C’est pour faire plus rock ? Pour couvrir les braillards buveurs de bière ? Pour masquer les imperfections de votre équipement ?

Il existe des salles à l’acoustique épouvantable où l’ingé son pousse le volume pour donner le change, faisant trembler les verres bières, vibrer le sol et saigner les oreilles. Il existe également des lieux acceptables qu’un bon technicien réussit à sonoriser agréablement.

J’ai entendu le pire dans un auditorium classique, le meilleur dans un immense hall en béton et d’honnêtes résultats sous un plafond de deux mètres.
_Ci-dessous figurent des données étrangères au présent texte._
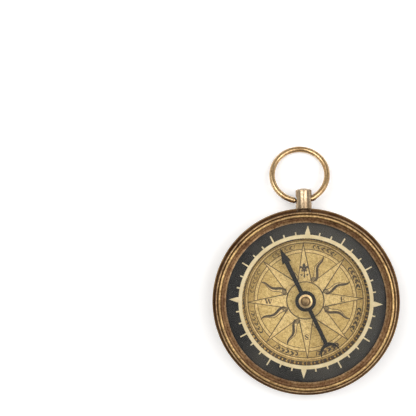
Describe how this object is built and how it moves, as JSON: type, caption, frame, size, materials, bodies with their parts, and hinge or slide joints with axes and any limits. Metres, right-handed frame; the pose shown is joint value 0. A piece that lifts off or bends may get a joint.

Dans mes meilleurs souvenirs il y a eu Peter Gabriel au Zénith de Strasbourg, un son parfait, sans bouchons, Ray Wilson Chez Paulette, avec un équipement tip top et une équipe très pro. Dans mes pires cauchemars – j’en rêve encore -, Leprous à La laiterie, un mur de basses dans une petite salle pour cacher les faiblesses vocales du chanteur ce soir là et Marillion au Noumatrouff à Mulhouse où les parois en tôle ondulée de la salle servaient de caisse de résonance à tous les instruments. Entre ces extrêmes quelques saignements de nez au Grillen à Colmar et maux de tête à Substage à Karlsruhe.

A qui la faute ? A ces ingés sons vieille école, à ces artistes voulant que ça fasse du bruit ? A ces salles sans acoustique ? A des soundchecks effectués à l’arrache ?

Quand je vois des enfants au premier rang, près des murs d’enceintes, là je fais les photos, qui se mettent les mains sur les oreilles, j’ai peur pour eux. En concert, je porte toujours des bouchons en silicone, -15 Db, moulé à la forme de mon oreille, et même ainsi, il m’arrive d’avoir des sifflements le lendemain de live.

Respectez nos oreilles, ne gâchez pas la musique, pas la peine de pousser le son comme des malades, nous ne sommes pas sourds, enfin pas tous.

Et vous les amateurs de rock, protégez-vous, mettez le préservatif des oreilles.